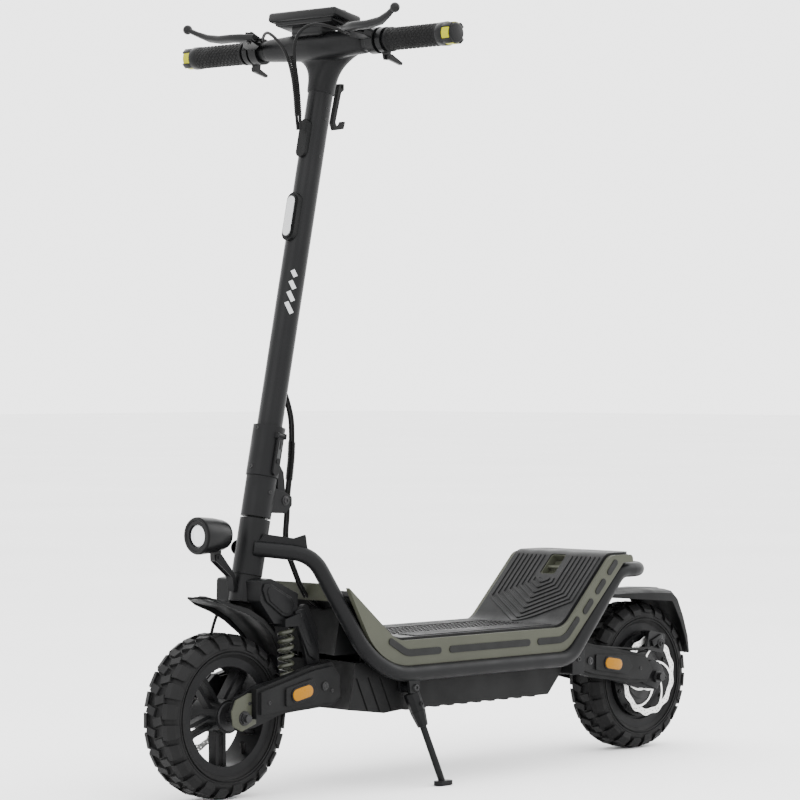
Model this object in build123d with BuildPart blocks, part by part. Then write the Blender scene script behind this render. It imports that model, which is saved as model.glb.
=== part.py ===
from build123d import *
import os
from math import cos, hypot, radians, sin, sqrt, tan

# Electric kick scooter with a folding stem, swing-arm suspension at both ends, a hub motor in
# the rear wheel and a battery under an S-shaped deck.  Millimetres.  +X is forward, +Y is the
# rider's left, +Z is up.  The wheels stand on Z = 0 and the origin is below the middle of the
# scooter's length.

# ---------------------------------------------------------------- driving dimensions
wheelbase = 983.0
front_axle_x = 495.0
tyre_radius = 128.0
tyre_half_width = 35.0
bead_radius = 88.0

steer_tilt = 12.0
steer_ground_x = 501.5
bar_height = 1174.5
bar_reach = 22.0
bar_half_length = 304.0

fit = 0.3
running = 0.05

# head tube, crown and stem, as heights on the steering axis
crown_low = 300.0
head_low = 341.5
head_high = 428.0
lower_stem_low = 431.0
fold_height = 494.0
collar_high = 572.0
stem_tube_high = 1136.0
shell_low = 1104.0
head_tube_radius = 24.0
head_bore = 19.0
steerer_radius = 15.0
crown_radius = 22.5
stem_radius = 20.0
stem_wall = 2.0
collar_radius = 25.5

# folding hinge
fold_pin_x = 362.0
fold_pin_z = 456.0
fold_pin_radius = 4.0
fold_ear_gap = 9.5
fold_ear_width = 8.0

# frame rails
rail_radius = 12.5
rail_wall = 2.0
rail_y = 112.0
rail_z = 179.0
kick_rail_y = 98.0
loop_x = -422.0
loop_z = 320.0
rail_front_x = 252.0
rail_rear_x = -205.0
rail_top_x = -350.0

# deck, as the line of the deck plate's upper face
deck_level = 232.0
front_bend_x = 207.0
front_kick_angle = 40.0
front_kick_run = 95.0
rear_bend_x = -198.0
rear_kick_angle = 45.0
kick_top = 347.0
deck_rear_x = -380.0
deck_half_width = 104.0
deck_plate_thickness = 6.0
mat_thickness = 4.0
mat_margin = 3.0
panel_thickness = 8.0
panel_height = 39.0

# battery case
case_front_x = 172.0
case_rear_x = -212.0
case_low = 120.0
case_high = 220.0
case_half_width = 88.0
case_wall = 3.0

# swing arms
arm_plate_y = 56.0
arm_plate_thickness = 6.0
cover_thickness = 22.0
front_pivot_x = 338.0
rear_pivot_x = -293.0
pivot_z = 168.0
pivot_bolt_radius = 6.0
axle_radius = 6.0
leg_y = 44.0
leg_thickness = 8.0
spring_y = 43.0
front_spring_x = 386.0
front_spring_low = 183.0
front_spring_high = 262.0
rear_spring_y = 26.0
rear_spring_x = -326.0
rear_spring_low = 176.0
rear_spring_high = 285.0
spring_radius = 12.5
spring_hole = 8.0

# wheels and brakes
hub_radius = 26.0
hub_half_width = 30.0
rim_half_width = 27.0
rim_wall = 3.0
bearing_radius = 14.0
bearing_width = 8.0
spoke_count = 5
rotor_y = 47.0
rotor_thickness = 2.0
front_rotor_radius = 60.0
rear_rotor_radius = 70.0
motor_half_width = 32.0
motor_wall = 4.0
motor_axle_radius = 7.0

# handlebar and controls
bar_radius = 15.9
bar_wall = 2.4
grip_radius = 18.0
grip_inner_y = 162.0
cap_inner_y = 271.0
clamp_y = 132.0
clamp_width = 16.0
lever_forward = 42.0
lever_up = 18.0
lever_pivot_y = 112.0
lever_tip_y = 232.0
pod_width = 150.0
pod_depth = 62.0
pod_thickness = 16.0
cable_radius = 2.5

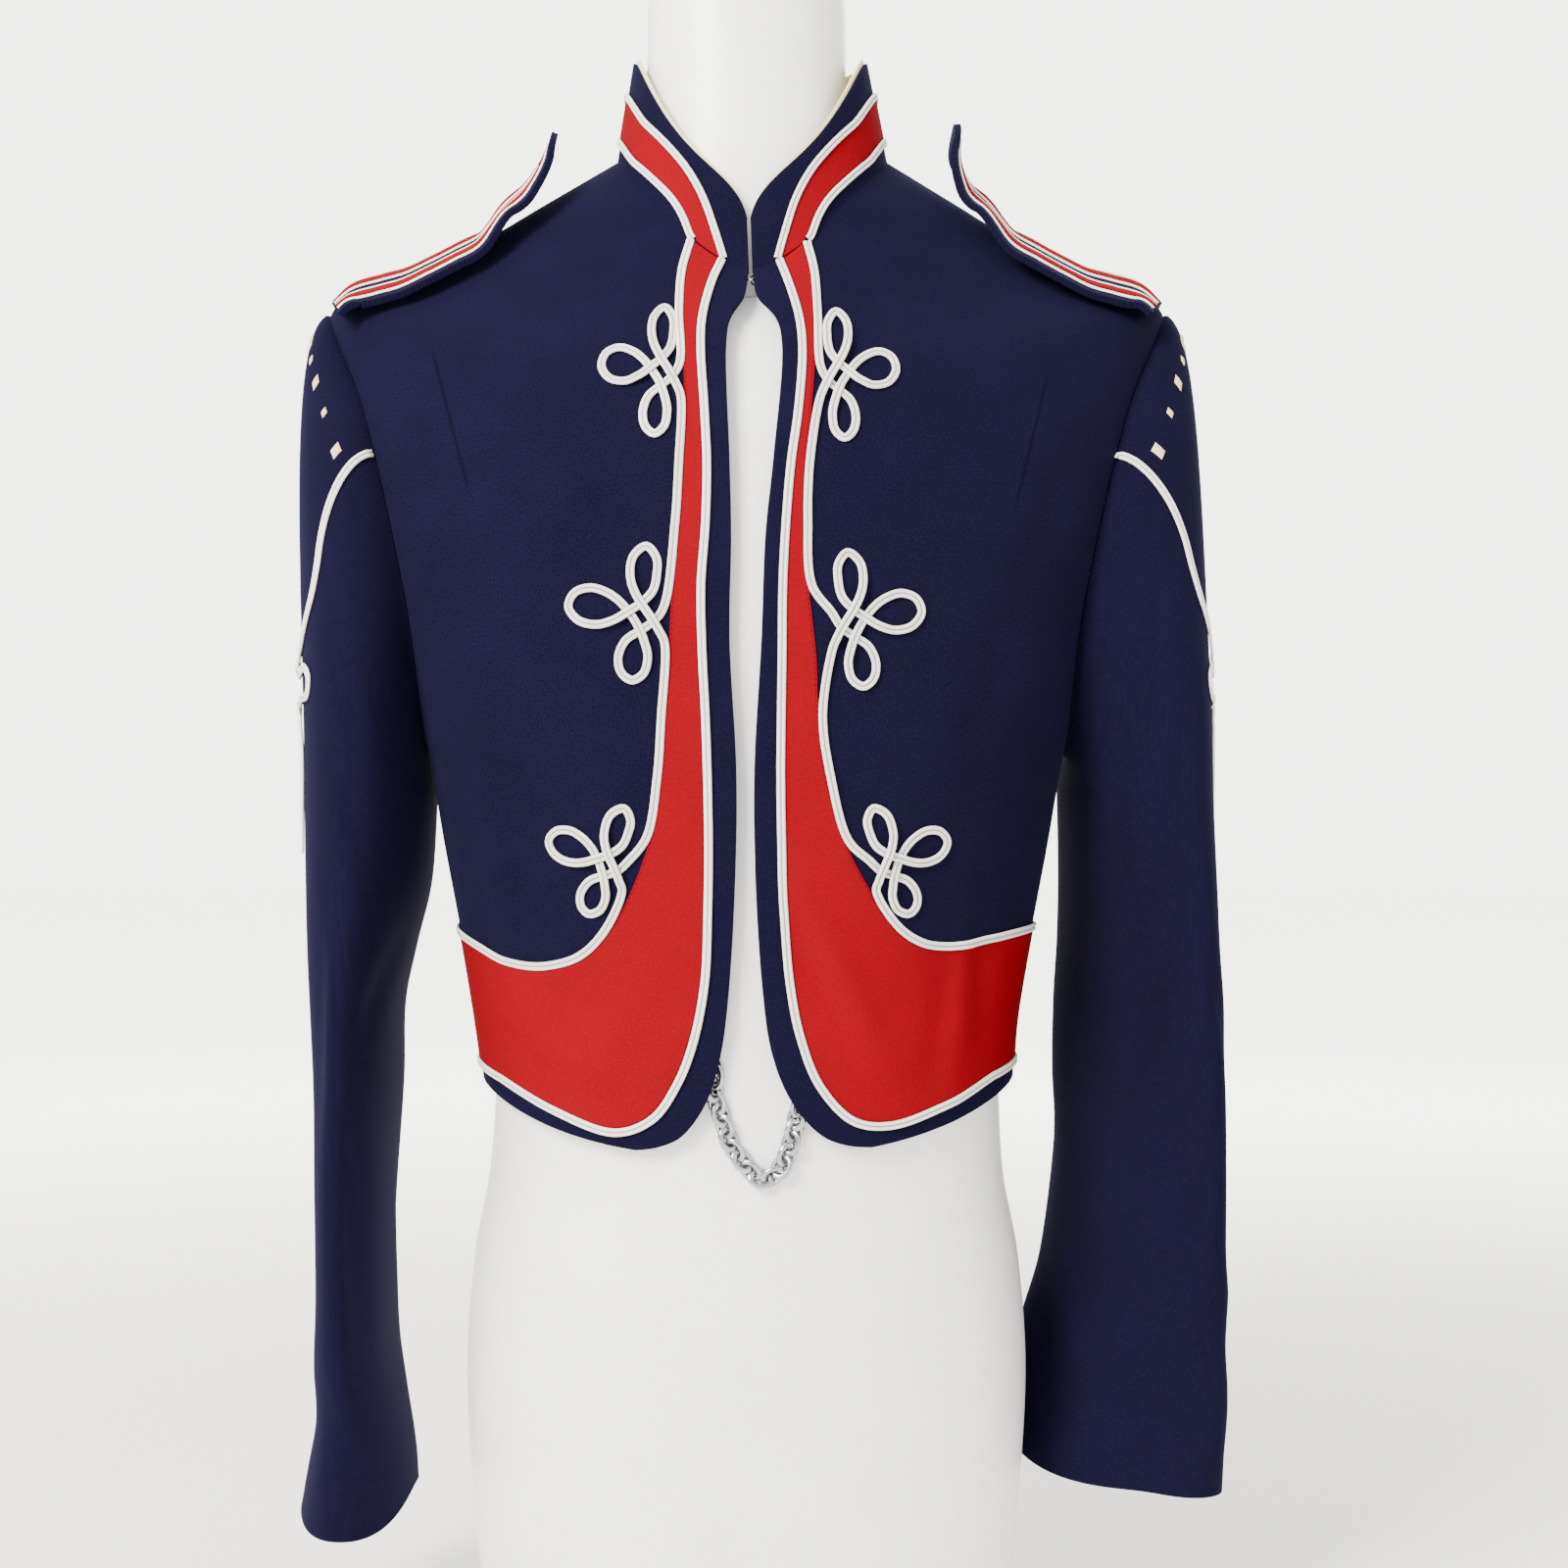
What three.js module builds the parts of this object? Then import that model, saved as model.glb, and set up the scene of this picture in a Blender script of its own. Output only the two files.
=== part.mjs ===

- THE PROBLEM: Every entry should be printed again exactly as written.

- RESULT OF THE TASK:
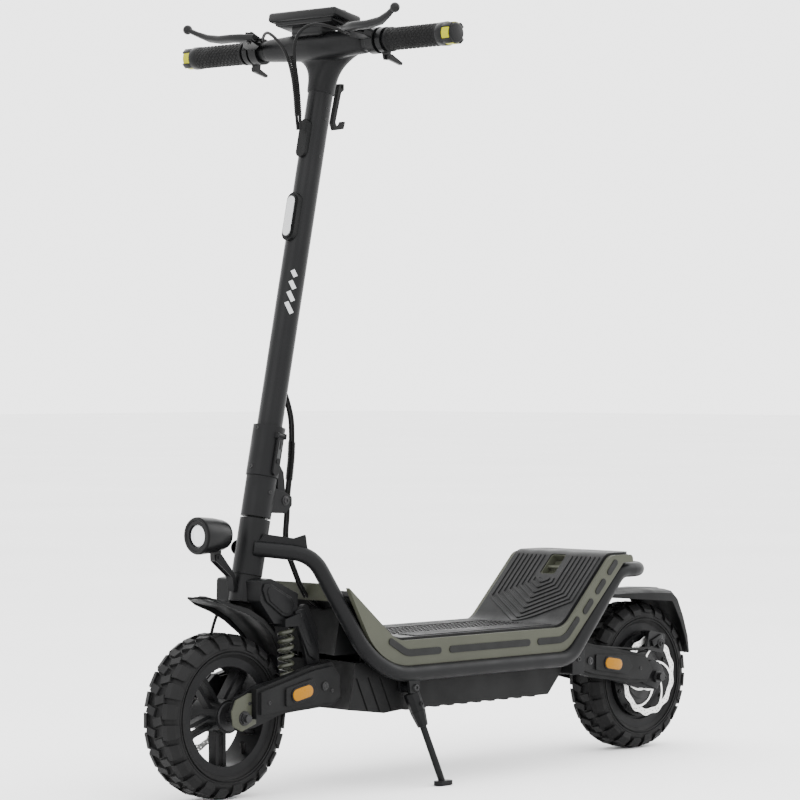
Model this object in build123d with BuildPart blocks, part by part. Then write the Blender scene script behind this render. It imports that model, which is saved as model.glb.
=== part.py ===
from build123d import *
import os
from math import cos, hypot, radians, sin, sqrt, tan

# Electric kick scooter with a folding stem, swing-arm suspension at both ends, a hub motor in
# the rear wheel and a battery under an S-shaped deck.  Millimetres.  +X is forward, +Y is the
# rider's left, +Z is up.  The wheels stand on Z = 0 and the origin is below the middle of the
# scooter's length.

# ---------------------------------------------------------------- driving dimensions
wheelbase = 983.0
front_axle_x = 495.0
tyre_radius = 128.0
tyre_half_width = 35.0
bead_radius = 88.0

steer_tilt = 12.0
steer_ground_x = 501.5
bar_height = 1174.5
bar_reach = 22.0
bar_half_length = 304.0

fit = 0.3
running = 0.05

# head tube, crown and stem, as heights on the steering axis
crown_low = 300.0
head_low = 341.5
head_high = 428.0
lower_stem_low = 431.0
fold_height = 494.0
collar_high = 572.0
stem_tube_high = 1136.0
shell_low = 1104.0
head_tube_radius = 24.0
head_bore = 19.0
steerer_radius = 15.0
crown_radius = 22.5
stem_radius = 20.0
stem_wall = 2.0
collar_radius = 25.5

# folding hinge
fold_pin_x = 362.0
fold_pin_z = 456.0
fold_pin_radius = 4.0
fold_ear_gap = 9.5
fold_ear_width = 8.0

# frame rails
rail_radius = 12.5
rail_wall = 2.0
rail_y = 112.0
rail_z = 179.0
kick_rail_y = 98.0
loop_x = -422.0
loop_z = 320.0
rail_front_x = 252.0
rail_rear_x = -205.0
rail_top_x = -350.0

# deck, as the line of the deck plate's upper face
deck_level = 232.0
front_bend_x = 207.0
front_kick_angle = 40.0
front_kick_run = 95.0
rear_bend_x = -198.0
rear_kick_angle = 45.0
kick_top = 347.0
deck_rear_x = -380.0
deck_half_width = 104.0
deck_plate_thickness = 6.0
mat_thickness = 4.0
mat_margin = 3.0
panel_thickness = 8.0
panel_height = 39.0

# battery case
case_front_x = 172.0
case_rear_x = -212.0
case_low = 120.0
case_high = 220.0
case_half_width = 88.0
case_wall = 3.0

# swing arms
arm_plate_y = 56.0
arm_plate_thickness = 6.0
cover_thickness = 22.0
front_pivot_x = 338.0
rear_pivot_x = -293.0
pivot_z = 168.0
pivot_bolt_radius = 6.0
axle_radius = 6.0
leg_y = 44.0
leg_thickness = 8.0
spring_y = 43.0
front_spring_x = 386.0
front_spring_low = 183.0
front_spring_high = 262.0
rear_spring_y = 26.0
rear_spring_x = -326.0
rear_spring_low = 176.0
rear_spring_high = 285.0
spring_radius = 12.5
spring_hole = 8.0

# wheels and brakes
hub_radius = 26.0
hub_half_width = 30.0
rim_half_width = 27.0
rim_wall = 3.0
bearing_radius = 14.0
bearing_width = 8.0
spoke_count = 5
rotor_y = 47.0
rotor_thickness = 2.0
front_rotor_radius = 60.0
rear_rotor_radius = 70.0
motor_half_width = 32.0
motor_wall = 4.0
motor_axle_radius = 7.0

# handlebar and controls
bar_radius = 15.9
bar_wall = 2.4
grip_radius = 18.0
grip_inner_y = 162.0
cap_inner_y = 271.0
clamp_y = 132.0
clamp_width = 16.0
lever_forward = 42.0
lever_up = 18.0
lever_pivot_y = 112.0
lever_tip_y = 232.0
pod_width = 150.0
pod_depth = 62.0
pod_thickness = 16.0
cable_radius = 2.5

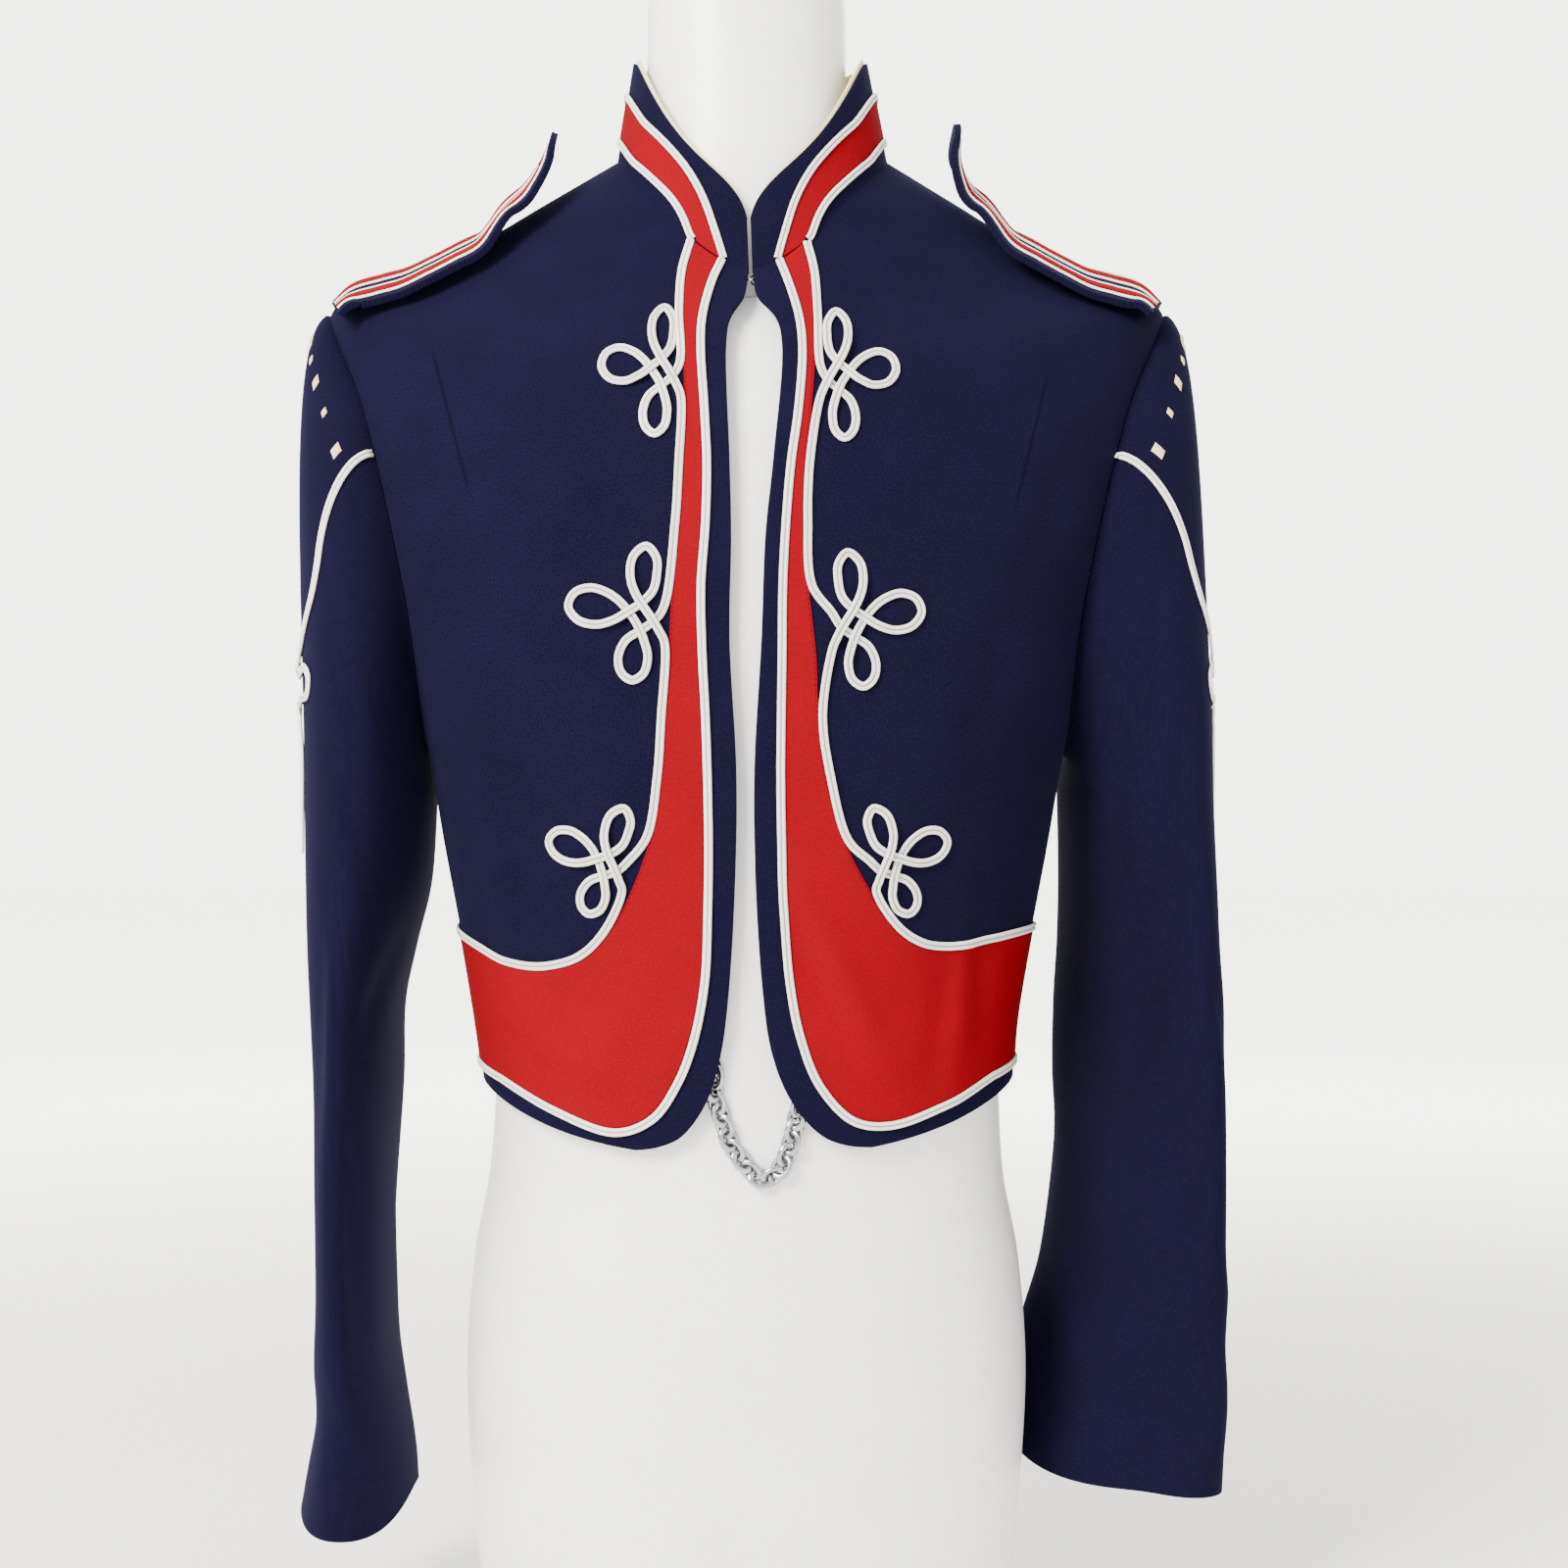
What three.js module builds the parts of this object? Then import that model, saved as model.glb, and set up the scene of this picture in a Blender script of its own. Output only the two files.
=== part.mjs ===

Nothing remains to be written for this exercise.